--- start EXERCISE MATERIAL ---

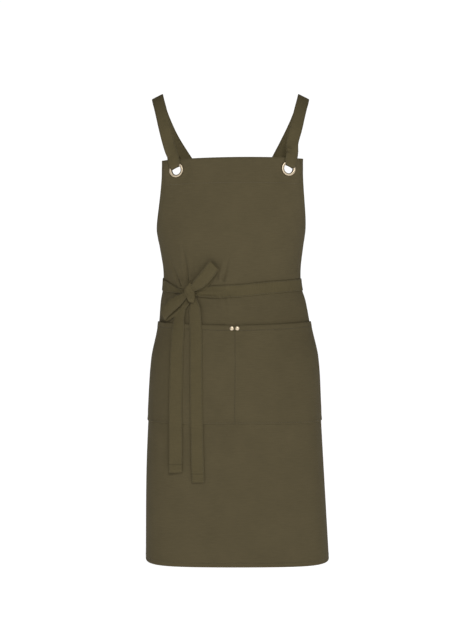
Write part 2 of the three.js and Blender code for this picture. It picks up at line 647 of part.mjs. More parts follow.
const STRAP_CELLS = 4;
const STRAP_STEPS = 1.5; // rows for each stretch of the strap's route
function shoulderStrap(hand) {
  const rows = [];
  const hole = EYELET_HOLE / 2;
  const frame = turnFrame(hand);
  for (const row of STRAP_TURN) {
    rows.push(
      acrossTape(STRAP_CELLS).map((place) => {
        const bend = place * place;
        const up = THREE.MathUtils.lerp(row.middleUp, row.edgeUp, bend) + hand * row.twist * place;
        const point = frame.point.clone().addScaledVector(frame.up, hole * up);
        point.addScaledVector(frame.out, hole * THREE.MathUtils.lerp(row.middleOut, row.edgeOut, bend));
        point.addScaledVector(frame.across, (place * row.half * TAPE_WIDTH) / 2);
        return { point };
      }),
    );
  }
  const turnRows = rows.length;

  const middles = [rows[turnRows - 1][STRAP_CELLS / 2].point];
  const faces = [frame.out];
  for (const row of STRAP_ROUTE) {
    const reach = row.reach < 0 ? FRONT_REACH : BACK_REACH;
    const angle = THREE.MathUtils.degToRad(row.facing);
    const x = (hand * row.out * SHOULDER_SPAN) / 2 + STRAP_SWAY;
    middles.push(new THREE.Vector3(x, row.reach * reach, -row.drop * SHOULDER_DROP));
    faces.push(new THREE.Vector3(hand * row.tilt, -Math.cos(angle), Math.sin(angle)).normalize());
  }
  const crossing = backRun(hand, 0.5).point;
  for (let k = 0; k <= BACK_STEPS; k += 1) {
    const { point, out } = backRun(hand, k / BACK_STEPS);
    const lift = hand > 0 ? crossingLift(point.distanceTo(crossing)) : 0;
    middles.push(point.addScaledVector(out, LYING_OUT + lift));
    faces.push(out);
  }
  const line = new THREE.CatmullRomCurve3(middles, false, "centripetal");
  const facing = new THREE.CatmullRomCurve3(faces, false, "centripetal");
  const steps = Math.round(STRAP_STEPS * (middles.length - 1));
  for (let k = 1; k <= steps; k += 1) {
    const along = line.getTangent(k / steps);
    const across = new THREE.Vector3().crossVectors(facing.getPoint(k / steps), along).normalize();
    const out = new THREE.Vector3().crossVectors(along, across).normalize();
    const middle = line.getPoint(k / steps);
    rows.push(
      acrossTape(STRAP_CELLS).map((place) => ({
        point: middle.clone().addScaledVector(across, (place * TAPE_WIDTH) / 2),
        out,
      })),
    );
  }
  setTurnFaces(rows, turnRows);
  return tape(rows);
}

// In the turn through the eyelet, the way out of the tape comes from its neighbours' points
function setTurnFaces(rows, count) {
  for (let r = 0; r < count; r += 1) {
    const before = rows[Math.max(r - 1, 0)];
    const after = rows[r + 1];
    rows[r].forEach((cell, k) => {
      const along = after[k].point.clone().sub(before[k].point);
      const left = rows[r][Math.max(k - 1, 0)].point;
      const right = rows[r][Math.min(k + 1, STRAP_CELLS)].point;
      cell.out = new THREE.Vector3().crossVectors(along, right.clone().sub(left)).normalize();
    });
  }
}

// Where a waist tie starts, at the skirt's back corner, and the strap ends under it
const TIE_END_INSET = 24; // from the skirt's side edge
const TIE_RAISE = 1.05 * TAPE_WIDTH;
function sideCorner(hand) {
  const across = hand * (SKIRT_WIDTH / 2 - TIE_END_INSET);
  const down = TIE_DROP - TIE_RAISE;
  return { across, down, turn: hand * (Math.PI - wrapAngle(Math.abs(across), sectionAt(down))) };
}

// A tape that lies on the wrapped cloth, from rows of its middle's flat place, its half width and its lean
const LYING_CELLS = 2;
function lyingTape(rows) {
  return tape(
    rows.map((row, k) => {
      const before = rows[Math.max(k - 1, 0)];
      const after = rows[Math.min(k + 1, rows.length - 1)];
      const way = new THREE.Vector2(after.across - before.across, after.down - before.down);
      const side = new THREE.Vector2(way.y, -way.x).normalize().multiplyScalar(row.half);
      return acrossTape(LYING_CELLS).map((place) => {
        const across = row.across + place * side.x;
        const down = row.down + place * side.y;
        return { point: wrap(across, row.out - place * row.lean, down), out: clothFrame(across, down).out };
      });
    }),
  );
}

const LYING_OUT = LAYER_GAP + TAPE / 2;

const TIE_STEP = 12; // the longest facet that lies close on the waist
function waistTie(hand, table) {
  const reach = hand * (SKIRT_WIDTH / 2 - TIE_END_INSET / 4) - KNOT_ACROSS;
  const steps = Math.ceil(Math.abs(reach) / TIE_STEP);
  const rows = [];
  for (let k = 0; k <= steps; k += 1) {
    const row = between(table, "across", 1 - k / steps);
    rows.push({
      across: KNOT_ACROSS + row.across * reach,
      down: TIE_DROP - row.raise * TAPE_WIDTH,
      out: LYING_OUT + row.out * TAPE,
      half: (row.half * TAPE_WIDTH) / 2,
      lean: 0,
    });
  }
  return lyingTape(rows);
}

// A loop of the bow from the knot, along a way that turns from across towards up. Its end slants by its skew
function bowLoop({ column, length, turn, skew }) {
  const angle = THREE.MathUtils.degToRad(turn);
  const way = new THREE.Vector2(Math.cos(angle), -Math.sin(angle));
  const side = new THREE.Vector2(-way.y, way.x);
  const rows = refined(BOW_LOOP, 2).map((row) => ({
    across: KNOT_ACROSS + row.along * length * way.x + row[column] * TAPE_WIDTH * side.x,
    down: KNOT_DROP + row.along * length * way.y + row[column] * TAPE_WIDTH * side.y,
    out: row.out * LOOP_BULGE,
    half: (row.half * TAPE_WIDTH) / 2,
    skew: skew * row.along ** 2,
  }));
  return loopTape(rows, way);
}

// A tape whose middle runs out from the cloth and back, facing away from the middle of its loop
function loopTape(rows, way) {
  const frames = rows.map((row) => wrap(row.across, row.out, row.down));
  return tape(
    rows.map((row, k) => {
      const along = frames[Math.min(k + 1, rows.length - 1)].clone().sub(frames[Math.max(k - 1, 0)]);
      const offset = new THREE.Vector2(way.y, -way.x).addScaledVector(way, row.skew).multiplyScalar(row.half);
      return acrossTape(LYING_CELLS).map((place) => {
        const across = row.across + place * offset.x;
        const down = row.down + place * offset.y;
        const point = wrap(across, row.out, down);
        const aside = wrap(row.across + offset.x, row.out, row.down + offset.y).sub(frames[k]);
        return { point, out: new THREE.Vector3().crossVectors(along, aside).normalize() };
      });
    }),
  );
}

function tail(length, table) {
  const rows = refined(table, 3).map((row) => ({
    across: KNOT_ACROSS + row.aside * TAPE_WIDTH,
    down: KNOT_DROP + TAPE_WIDTH / 2 + row.down * length,
    out: LYING_OUT + row.out * TAPE,
    half: (row.half * TAPE_WIDTH) / 2,
    lean: row.lean * TAPE_WIDTH,
  }));
  return lyingTape(rows);
}

// The knot, or the space it needs when its neighbours are cut to it
function knot(clearance) {
  const base = LAYER_GAP + KNOT_DEPTH / 2;
  const rings = refined(KNOT_ROWS, 2).map((row) => {
    const ring = [];
    for (let k = 0; k < KNOT_SIDES; k += 1) {
      const angle = (2 * Math.PI * k) / KNOT_SIDES;
      const half = (row.half * KNOT_WIDTH) / 2 + clearance;
      const depth = (row.out * KNOT_DEPTH) / 2 + clearance;
      const across = KNOT_ACROSS + row.aside * KNOT_WIDTH + half * Math.cos(angle);
      const down = KNOT_DROP - row.up * (KNOT_HEIGHT + 2 * clearance);
      ring.push(wrap(across, base + depth * Math.sin(angle), down));
    }
    return ring;
  });
  return lofted(rings);
}

// A side loop bridges the tie and the strap's end, and is sewn to the panel above and below them
function sideLoop(hand) {
  const { across, down } = sideCorner(hand);
  const rows = SIDE_LOOP.map((row) => ({
    across: across - hand * SIDE_LOOP_INSET,
    down: down - row.up * TAPE_WIDTH,
    out: LYING_OUT + row.over * SIDE_LOOP_RISE,
    half: SIDE_LOOP_WIDTH / 2,
    skew: 0,
  }));
  return loopTape(rows, new THREE.Vector2(0, 1));
}

const apron = new THREE.Group();
function add(name, geometry, material) {
  const mesh = new THREE.Mesh(geometry, material);
  mesh.name = name;
  apron.add(mesh);
}

const knotSpace = solidOf(knot(METAL_GAP));
const besideKnot = (geometry) => geometryOf(solidOf(geometry).subtract(knotSpace));

add("apron_panel", apronPanel(), olive);
add("bib_facing", bibFacing(), olive);
add("pocket", pocket(), olive);
add("bow_knot", knot(0), oliveTape);
add("bow_loop_upper", besideKnot(bowLoop(UPPER_LOOP)), oliveTape);
add("bow_loop_lower", besideKnot(bowLoop(LOWER_LOOP)), oliveTape);
add("tie_tail_left", besideKnot(tail(LEFT_TAIL, LEFT_TAIL_ROWS)), oliveTape);
add("tie_tail_right", besideKnot(tail(RIGHT_TAIL, RIGHT_TAIL_ROWS)), oliveTape);
for (const [side, hand] of [["left", -1], ["right", 1]]) {
  add("eyelet_" + side, eyelet(eyeletFrames[hand < 0 ? 0 : 1]), brass);
  add("rivet_" + side, rivet(hand), brass);
  add("shoulder_strap_" + side, shoulderStrap(hand), oliveTape);
  add("waist_tie_" + side, besideKnot(waistTie(hand, hand < 0 ? LEFT_TIE : RIGHT_TIE)), oliveTape);
  add("side_loop_" + side, sideLoop(hand), oliveTape);
}

export default apron;
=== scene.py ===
# %% [markdown]
# # A cross back apron
# The apron is one sheet of olive twill in its worn form, with tapes, a pocket and a few brass fittings.
# Its solids come from the packed frame. Here each one gets a finer mesh of cloth and a material. The
# packed nodes stay where they are, because every new piece is measured from the same pattern.

# %% Load the frame
import math

import bpy
import numpy as np
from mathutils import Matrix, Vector


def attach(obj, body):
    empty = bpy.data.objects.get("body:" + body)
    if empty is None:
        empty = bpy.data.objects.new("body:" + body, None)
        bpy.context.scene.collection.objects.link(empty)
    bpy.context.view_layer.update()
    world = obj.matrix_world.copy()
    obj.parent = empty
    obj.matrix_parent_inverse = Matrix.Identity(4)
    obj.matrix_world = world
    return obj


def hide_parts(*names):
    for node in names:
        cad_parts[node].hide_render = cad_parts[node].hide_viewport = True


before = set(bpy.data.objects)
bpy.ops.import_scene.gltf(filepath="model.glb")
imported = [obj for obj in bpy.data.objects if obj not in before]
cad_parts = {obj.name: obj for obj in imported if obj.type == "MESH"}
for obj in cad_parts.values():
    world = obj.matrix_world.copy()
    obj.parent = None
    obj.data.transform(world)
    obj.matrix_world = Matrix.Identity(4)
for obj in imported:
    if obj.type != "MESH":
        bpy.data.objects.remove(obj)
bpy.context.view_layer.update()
scene = bpy.context.scene
print("frame holds", len(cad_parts), "nodes")

# %% [markdown]
# ## The camera
# The photograph is taken from straight in front with a long lens, so that the apron's sides hardly turn
# away. A camera could be aimed by hand, but it is placed here by numbers: its height is the picture's
# middle, and its lens makes one pixel 2.2 mm at the front of the cloth.

# %% Place the camera
CAMERA_AT = (0, -2.72, -0.4905)
LENS = 68.6
SENSOR_WIDTH = 36
SIGHT = 60

camera = bpy.data.objects.new("camera", bpy.data.cameras.new("camera"))
scene.collection.objects.link(camera)
camera.location = CAMERA_AT
camera.rotation_euler = (math.radians(90), 0, 0)
camera.data.lens = LENS
camera.data.sensor_width = SENSOR_WIDTH
camera.data.clip_end = SIGHT
scene.camera = camera
print("camera looks from", CAMERA_AT)

# %% [markdown]
# ## Writing nodes as sums
# The pattern of a material, or the glow of the surround, is arithmetic on a few coordinates. Wiring it
# by hand hides the sum, so a small class wraps each socket: a sum of two sockets adds the Math node
# that does it.

# %% Wrap sockets so that they add up
class Socket:
    """A number or colour in a node tree, which sums and products can be written with."""

    def __init__(self, nodes, socket):
        self.nodes = nodes
        self.socket = socket

    def worked(self, operation, *values):
        return self.nodes.node("ShaderNodeMath", {"operation": operation}, *values)

    def __add__(self, other):
        return self.worked("ADD", self, other)

    def __sub__(self, other):
        return self.worked("SUBTRACT", self, other)

    def __rsub__(self, other):
        return self.worked("SUBTRACT", other, self)

    def __mul__(self, other):
        return self.worked("MULTIPLY", self, other)

    def __neg__(self):
        return self.worked("MULTIPLY", self, -1)

    __radd__ = __add__
    __rmul__ = __mul__

    def sine(self):
        return self.worked("SINE", self)

    def size(self):
        return self.worked("ABSOLUTE", self)

    def least(self, other):
        return self.worked("MINIMUM", self, other)

    def between(self, low, high):
        """A smooth step from 0 to 1 as the number goes from low to high."""
        settings = {"interpolation_type": "SMOOTHSTEP"}
        return self.nodes.node("ShaderNodeMapRange", settings, self, low, high)


class Nodes:
    """A node tree whose nodes are written as calls and sums."""

    def __init__(self, owner):
        owner.use_nodes = True
        self.tree = owner.node_tree

    def put(self, socket, value):
        if isinstance(value, Socket):
            self.tree.links.new(value.socket, socket)
        else:
            socket.default_value = value

    def node(self, kind, settings=None, *values, named=None, output=0):
        """A node of a type, with its settings, the values or links of its sockets, and one output."""
        node = self.tree.nodes.new(kind)
        for key, value in (settings or {}).items():
            setattr(node, key, value)
        for socket, value in zip(node.inputs, values):
            self.put(socket, value)
        for key, value in (named or {}).items():
            self.put(node.inputs[key], value)
        return Socket(self, node.outputs[output])

    def split(self, place):
        """The three numbers of a place."""
        node = self.node("ShaderNodeSeparateXYZ", {}, place).socket.node
        return [Socket(self, output) for output in node.outputs]


print("sockets add, subtract and multiply")

# %% [markdown]
# ## The studio
# The photograph comes from a white studio. Most light falls from the front, from a small key that hangs
# high and a little to the right, and the backdrop is pure white. The surround is therefore a sum: some
# light from all sides, more from the front and back, full white straight behind, and less from below,
# where a floor would be in shade. A surround of one strength would leave the cloth flat. The floor glows
# too, so that it stays white to its far edge. The standard view keeps colours true.

# %% Light the studio
SIDE_GLOW = 0.14
FRONT_GLOW = 0.15
BACKDROP_GLOW = 0.77
BACKDROP_FROM = (0.8, 0.95)
GROUND_SHADE = 0.1
GROUND_FROM = (0.35, 0.7)
WHITE = (1, 1, 1, 1)
KEY_WATTS = 87
KEY_AT = (0.5, -4.2, 1.8)
KEY_AIM = (0, 0, -0.6)
KEY_SIDE = 0.4
FLOOR_AT = -1.6
FLOOR_SIDE = 60
FLOOR_GLOW = 0.86

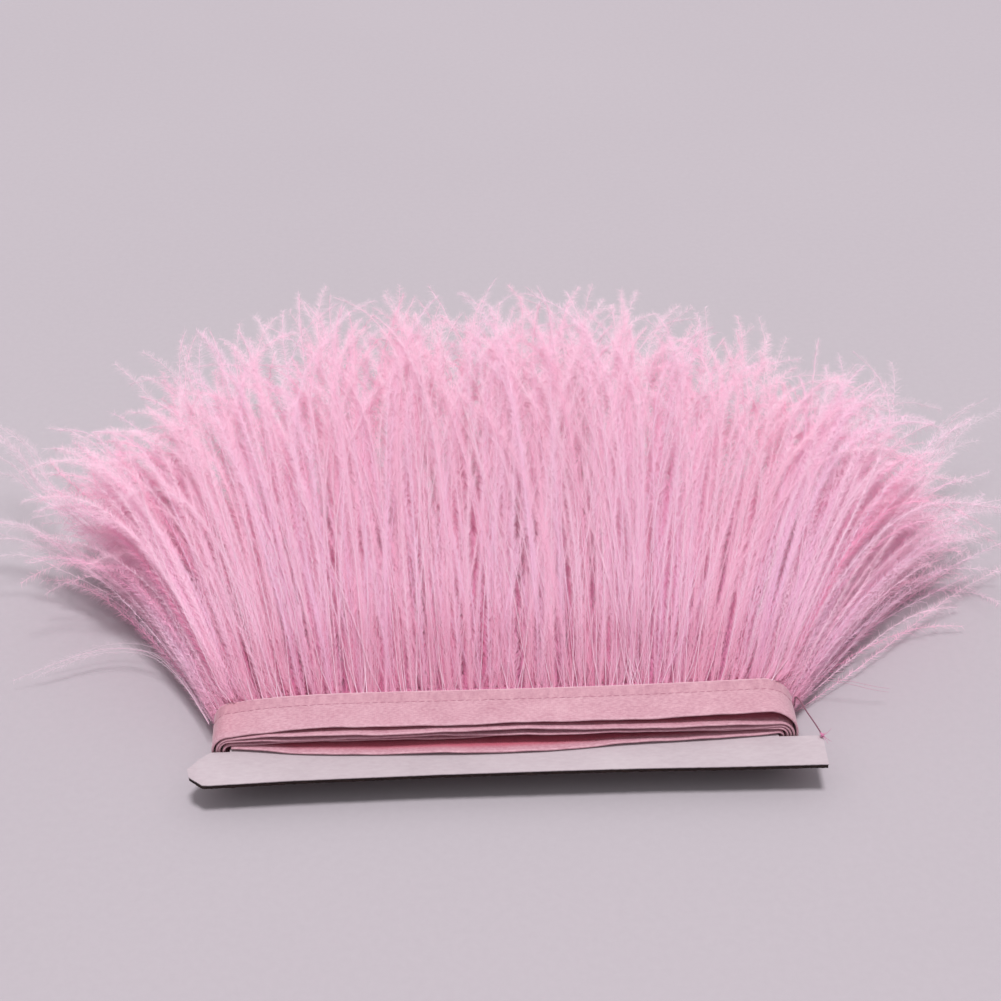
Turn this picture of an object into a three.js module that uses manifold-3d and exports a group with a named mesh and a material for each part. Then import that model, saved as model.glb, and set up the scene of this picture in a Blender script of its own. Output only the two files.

--- end EXERCISE MATERIAL ---

## WHAT TO DO
Only the lines from the one containing "const knotSpace = solidOf(knot(METAL_GAP));" through the one containing "before = set(bpy.data.objects)" are to be extracted, exactly as they appear, with both ends included.

## FINISHED ANSWER
const knotSpace = solidOf(knot(METAL_GAP));
const besideKnot = (geometry) => geometryOf(solidOf(geometry).subtract(knotSpace));

add("apron_panel", apronPanel(), olive);
add("bib_facing", bibFacing(), olive);
add("pocket", pocket(), olive);
add("bow_knot", knot(0), oliveTape);
add("bow_loop_upper", besideKnot(bowLoop(UPPER_LOOP)), oliveTape);
add("bow_loop_lower", besideKnot(bowLoop(LOWER_LOOP)), oliveTape);
add("tie_tail_left", besideKnot(tail(LEFT_TAIL, LEFT_TAIL_ROWS)), oliveTape);
add("tie_tail_right", besideKnot(tail(RIGHT_TAIL, RIGHT_TAIL_ROWS)), oliveTape);
for (const [side, hand] of [["left", -1], ["right", 1]]) {
  add("eyelet_" + side, eyelet(eyeletFrames[hand < 0 ? 0 : 1]), brass);
  add("rivet_" + side, rivet(hand), brass);
  add("shoulder_strap_" + side, shoulderStrap(hand), oliveTape);
  add("waist_tie_" + side, besideKnot(waistTie(hand, hand < 0 ? LEFT_TIE : RIGHT_TIE)), oliveTape);
  add("side_loop_" + side, sideLoop(hand), oliveTape);
}

export default apron;
=== scene.py ===
# %% [markdown]
# # A cross back apron
# The apron is one sheet of olive twill in its worn form, with tapes, a pocket and a few brass fittings.
# Its solids come from the packed frame. Here each one gets a finer mesh of cloth and a material. The
# packed nodes stay where they are, because every new piece is measured from the same pattern.

# %% Load the frame
import math

import bpy
import numpy as np
from mathutils import Matrix, Vector


def attach(obj, body):
    empty = bpy.data.objects.get("body:" + body)
    if empty is None:
        empty = bpy.data.objects.new("body:" + body, None)
        bpy.context.scene.collection.objects.link(empty)
    bpy.context.view_layer.update()
    world = obj.matrix_world.copy()
    obj.parent = empty
    obj.matrix_parent_inverse = Matrix.Identity(4)
    obj.matrix_world = world
    return obj


def hide_parts(*names):
    for node in names:
        cad_parts[node].hide_render = cad_parts[node].hide_viewport = True


before = set(bpy.data.objects)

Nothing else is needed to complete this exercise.